Monday 16 February 2015 at 01:44

Par Stephen Kinzer, article initialement paru en anglais sur le site du Boston Globe.

Stephen Kinzer est un journaliste américain qui a été en poste dans diverses régions du monde, notamment en Amérique centrale (Honduras) et en Turquie : il a dirigé de 1996 à 2001 le bureau du New York Times à Istanbul.

18 Janvier 2015


« Bien des problèmes auxquels nous faisons face aujourd’hui », déclarait le ministre des affaires étrangères britannique Jack Straw une décennie plus tôt, « sont une conséquence de notre passé colonial ». Euphémisme diplomatique typique. Les guerres au moyen-orient, et leurs récentes retombées à Sydney, Ottawa et Paris, sont l’héritage de bévues coloniales inconsidérées. Elles nous enseignent que bien que le déploiement extérieur de forces puisse permettre de contrôler des terres lointaines pour un certain temps, la finalité s’avère souvent tragique.

En 1921 la diplomate et espionne britannique Gertrude Bell a écrit qu’elle était « horriblement occupée à faire des rois et des gouvernements ». Cela semblait assez romantique. Bell parlait arabe, charmait les scheiks, et pouvait monter à dos de chameau pendant des heures. Nicole Kidman l’incarne dans la super-production prévue pour plus tard dans l’année.

Bell a été une architecte-clé du monde de Sykes-Picot, du Moyen-Orient de la majorité du 20ème siècle. Aux côtés de diplomates comme Mark Sykes et François Georges-Picot – qui dessinèrent arbitrairement les lignes qui définirent les nouveaux pays arabes d’après la première guerre mondiale – d’aventuriers comme T.E. Lawrence, et d’une poignée d’hommes d’état à Londres et à Paris, elle a créé l’ordre qui s’effondre actuellement dans une violence inconcevable. Si un film sur Bell avait été tourné une génération plus tôt, il aurait peut-être été possible de lui donner une fin heureuse. Aujourd’hui, ses camarades colonialistes et elle-même semblent avoir créé une bombe à retardement dont l’explosion secoue actuellement les nations. L’effondrement de l’ordre Sykes-Picot, c’est la grande histoire géopolitique de notre temps.

Mark Sykes - François Picot

Mark Sykes – François Picot

C’est une erreur de considérer séparément – individuellement – les divers conflits politiques et militaires qui font actuellement trembler le Moyen-Orient. Ils font tous partie d’une lutte globale visant à redéfinir la carte de la région. Cette carte sera bien différente de celle que Bell et ses camarades impérialistes nous avaient léguée.

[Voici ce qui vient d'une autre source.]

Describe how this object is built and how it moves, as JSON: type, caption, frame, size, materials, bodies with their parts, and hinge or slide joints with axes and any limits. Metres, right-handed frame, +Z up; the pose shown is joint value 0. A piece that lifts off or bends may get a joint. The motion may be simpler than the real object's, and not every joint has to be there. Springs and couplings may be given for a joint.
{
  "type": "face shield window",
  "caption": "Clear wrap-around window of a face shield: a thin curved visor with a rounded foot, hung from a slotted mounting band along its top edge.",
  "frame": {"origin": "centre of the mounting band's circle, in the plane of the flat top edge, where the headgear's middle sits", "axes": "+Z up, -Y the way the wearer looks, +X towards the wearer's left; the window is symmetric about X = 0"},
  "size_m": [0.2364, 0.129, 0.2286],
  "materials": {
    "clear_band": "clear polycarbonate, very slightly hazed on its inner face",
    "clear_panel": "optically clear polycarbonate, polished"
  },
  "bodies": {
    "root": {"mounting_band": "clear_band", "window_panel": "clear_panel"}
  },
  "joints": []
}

Certains pays du Moyen-Orient sont condamnés. Ils sont des accidents malheureux de l’histoire. Lamentablement, leur effondrement nécessitera des années, et d’immenses coûts en souffrance humaines.

La Syrie, qui fut créée comme protectorat Français, n’existe plus qu’en tant que nom. L’Irak, initialement dominé par l’Angleterre est probablement le prochain sur la liste. La façon dont furent créés ces pays – par des étrangers qui ne s’intéressaient qu’à leurs propres intérêts – garantissait à peu près leur effondrement.

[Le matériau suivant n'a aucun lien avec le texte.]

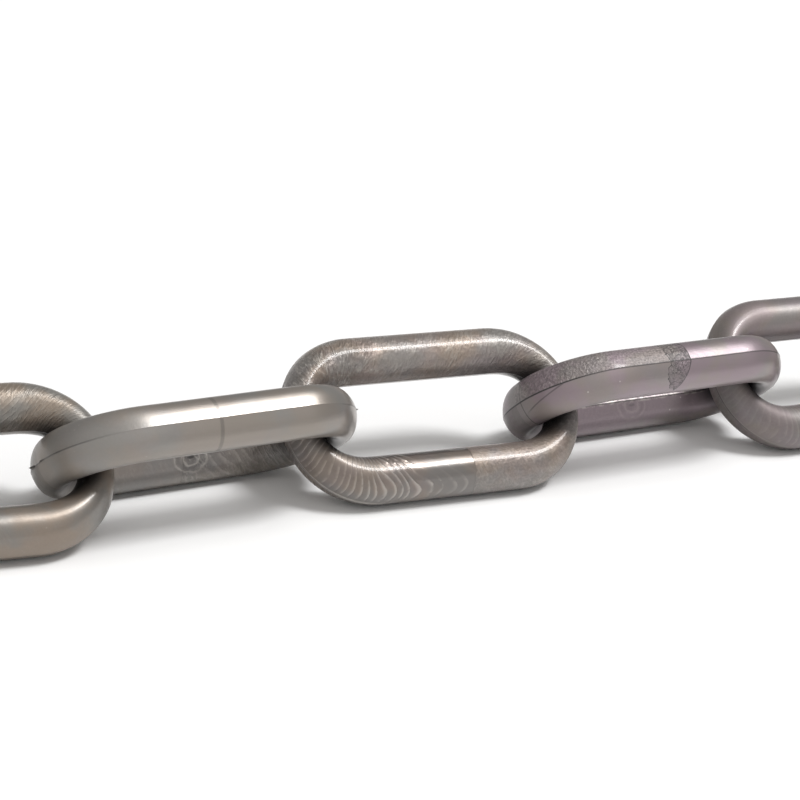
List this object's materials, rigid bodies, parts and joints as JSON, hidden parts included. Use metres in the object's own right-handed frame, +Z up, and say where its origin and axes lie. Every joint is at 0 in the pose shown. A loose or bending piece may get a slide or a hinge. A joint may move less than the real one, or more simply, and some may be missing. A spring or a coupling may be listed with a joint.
{
  "type": "plastic chain length",
  "caption": "A cut length of moulded silver-grey plastic chain with long oval links, laid on the floor and doubled back on itself.",
  "frame": {"origin": "on the floor, under the centre of the laid length", "axes": "+X along the first arm towards the bend, +Y from the second arm to the first, +Z up"},
  "size_m": [0.4702, 0.2136, 0.0221],
  "materials": {
    "plastic": "satin, metallic silver-grey pigment"
  },
  "bodies": {
    "root": {"link_01": "plastic", "link_02": "plastic", "link_03": "plastic", "link_04": "plastic", "link_05": "plastic", "link_06": "plastic", "link_07": "plastic", "link_08": "plastic", "link_09": "plastic", "link_10": "plastic", "link_11": "plastic", "link_12": "plastic", "link_13": "plastic", "link_14": "plastic", "link_15": "plastic", "link_16": "plastic", "link_17": "plastic", "link_18": "plastic", "link_19": "plastic", "link_20": "plastic", "link_21": "plastic", "link_22": "plastic", "link_23": "plastic", "link_24": "plastic", "link_25": "plastic"}
  },
  "joints": []
}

Ailleurs dans le quartier, le Yémen est dans la tourmente. Le Bahreïn n’est discret que parce que son gouvernement sunnite a temporairement réussi à supprimer la majorité chiite. Même le sultanat d’Oman, dans sa longue stabilité, risque de connaitre des troubles une fois que son sultan souffrant ne sera plus.

Le Liban et la Jordanie, deux petits pays qui ont émergé des spasmes impériaux des années 1920, peuvent survivre aux années de guerre à venir, mais c’est loin d’être garanti. Dans la ceinture externe de la région, le futur à long terme de la Libye est lugubre, et les perspectives du Pakistan sont hautement incertaines.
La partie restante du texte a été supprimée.